PSR is not, Swan says, a system to offer precise transit time from pull to placement; does not schedule cars on specific trains; does not maximize value for customers; and does not recognize stakeholders other than stockholders.

“This is a system for short-term gain for shareholders,” Swan says.

That could change, he says, and some railroads are taking the needs of customers more into account than others as they implement Precision Scheduled Railroading.

“But in reality, most of the railroads that have implemented Precision Scheduled Railroading have seen serious complaints from shippers regarding service,” Swan says. “It’s between this mismatch between what the railroad can provide with its asset-management efforts and what the customer expects.”

The lean approach to locomotives, crews, and cars means PSR railroads simply don’t have the capacity to grow or respond to increased demand from shippers, Swan says.

The PSR railroads say the operating model championed by the late E. Hunter Harrison creates capacity by moving tonnage on fewer but longer trains.
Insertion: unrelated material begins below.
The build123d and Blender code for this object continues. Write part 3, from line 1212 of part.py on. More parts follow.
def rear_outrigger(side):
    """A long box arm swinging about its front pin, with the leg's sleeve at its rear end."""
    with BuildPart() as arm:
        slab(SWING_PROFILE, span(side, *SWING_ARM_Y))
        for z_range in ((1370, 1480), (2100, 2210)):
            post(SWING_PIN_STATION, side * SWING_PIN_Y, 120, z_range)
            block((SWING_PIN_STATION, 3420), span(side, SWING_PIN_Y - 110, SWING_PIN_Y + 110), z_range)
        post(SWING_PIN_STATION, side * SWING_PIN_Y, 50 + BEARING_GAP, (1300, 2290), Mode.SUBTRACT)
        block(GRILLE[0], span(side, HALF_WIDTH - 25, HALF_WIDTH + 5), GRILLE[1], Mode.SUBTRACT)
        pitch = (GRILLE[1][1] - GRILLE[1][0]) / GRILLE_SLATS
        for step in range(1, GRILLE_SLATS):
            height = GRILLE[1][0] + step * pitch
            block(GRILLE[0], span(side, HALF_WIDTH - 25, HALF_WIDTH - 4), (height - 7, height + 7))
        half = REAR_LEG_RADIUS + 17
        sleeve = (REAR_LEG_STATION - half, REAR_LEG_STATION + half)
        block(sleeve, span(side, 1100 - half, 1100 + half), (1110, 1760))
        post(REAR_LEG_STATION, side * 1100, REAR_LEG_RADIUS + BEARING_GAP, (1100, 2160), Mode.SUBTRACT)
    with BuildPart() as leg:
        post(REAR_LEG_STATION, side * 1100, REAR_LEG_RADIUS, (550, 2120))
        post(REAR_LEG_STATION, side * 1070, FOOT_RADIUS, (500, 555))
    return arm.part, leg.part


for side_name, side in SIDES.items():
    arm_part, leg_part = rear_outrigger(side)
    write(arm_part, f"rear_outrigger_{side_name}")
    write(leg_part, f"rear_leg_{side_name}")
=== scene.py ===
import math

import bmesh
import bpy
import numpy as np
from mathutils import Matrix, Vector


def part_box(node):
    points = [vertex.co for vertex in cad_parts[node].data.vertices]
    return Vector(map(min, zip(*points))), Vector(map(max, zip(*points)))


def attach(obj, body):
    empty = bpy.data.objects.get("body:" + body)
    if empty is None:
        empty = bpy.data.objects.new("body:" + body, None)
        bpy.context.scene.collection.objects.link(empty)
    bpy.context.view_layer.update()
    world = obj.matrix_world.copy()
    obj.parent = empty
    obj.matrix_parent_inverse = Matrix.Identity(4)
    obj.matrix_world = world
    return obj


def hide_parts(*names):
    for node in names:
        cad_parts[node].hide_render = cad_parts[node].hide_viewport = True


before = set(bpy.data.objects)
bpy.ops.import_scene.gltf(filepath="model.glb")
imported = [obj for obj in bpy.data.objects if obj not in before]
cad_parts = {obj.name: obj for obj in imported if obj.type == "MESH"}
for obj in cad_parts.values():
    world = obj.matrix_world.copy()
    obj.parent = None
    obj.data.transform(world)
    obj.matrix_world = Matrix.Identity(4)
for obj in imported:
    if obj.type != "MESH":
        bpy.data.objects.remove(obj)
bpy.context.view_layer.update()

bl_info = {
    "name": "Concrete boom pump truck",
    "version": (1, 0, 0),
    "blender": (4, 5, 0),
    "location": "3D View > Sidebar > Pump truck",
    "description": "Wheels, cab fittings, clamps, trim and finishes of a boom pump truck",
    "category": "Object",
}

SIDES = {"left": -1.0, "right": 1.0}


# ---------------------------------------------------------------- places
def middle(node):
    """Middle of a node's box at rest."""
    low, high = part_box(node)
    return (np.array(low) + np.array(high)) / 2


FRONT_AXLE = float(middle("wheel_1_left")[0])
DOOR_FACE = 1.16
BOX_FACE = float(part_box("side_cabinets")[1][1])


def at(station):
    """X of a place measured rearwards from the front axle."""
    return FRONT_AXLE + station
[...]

Fewer trains means less congestion on main lines as well as getting in and out of yards, they say. And that translates into faster, more reliable service, they say.

Swan disagrees, saying that long trains destroy a railroad’s ability to run on schedule and that those trains wind up eating terminal capacity because they won’t fit into most yards. And local yards no longer have the capacity necessary to absorb volume swings, he says.

Swan also was critical of railroads’ more restrictive demurrage and accessorial charges, which are designed to encourage shippers to load and unload freight cars more quickly so fewer cars are needed.

The rules were changed so quickly, Swan says, that many customers were unable to adapt their facilities or production schedules and face a choice of rising rail costs or shifting traffic to more expensive trucks.

Swan left the audience of shippers and railroaders with several questions.

Among them: How can railroads grow or even maintain existing traffic with less capacity? What about surge capacity? How can railroads dodge their common-carrier responsibilities? And how long can federal regulators “permit the fleecing and betrayal of the shipping public to continue?”

Independent analyst Anthony B. Hatch told Swan he disagreed with almost every point in his presentation.

PSR does not reduce capacity, Hatch says, it reduces assets. The Canadian railways have boosted capital spending under PSR, Hatch notes, and are outgrowing their American counterparts.

Swan was asked about the inability of pre-PSR railroads to handle surges in demand, such as BNSF Railway on its Northern Transcon in 2013 to 2014, Union Pacific in the Gulf Coast in 2017 to 2018, and Norfolk Southern in the Southeast in 2017 to 2018.

In each case, the railroads ran short of crews and power and coagulated under the strain of increased traffic. How were they any different than a PSR railroad?

The answer, Swan says, is that BNSF, UP, and NS were all trying PSR-like tactics to keep their costs down.

Canadian National has learned a lesson, Swan says, from underinvesting in capacity expansion on its key western corridor between Edmonton and Winnipeg in 2016 to 2017. Traffic came on faster than expected and CN lines became bogged down in Western Canada amid a shortage of crews, power, and track.

CN has since invested around $400 million in each of the past two years to add power, crews, and mainline and terminal capacity to handle its growing intermodal, petrochemical, and agricultural traffic in Western Canada.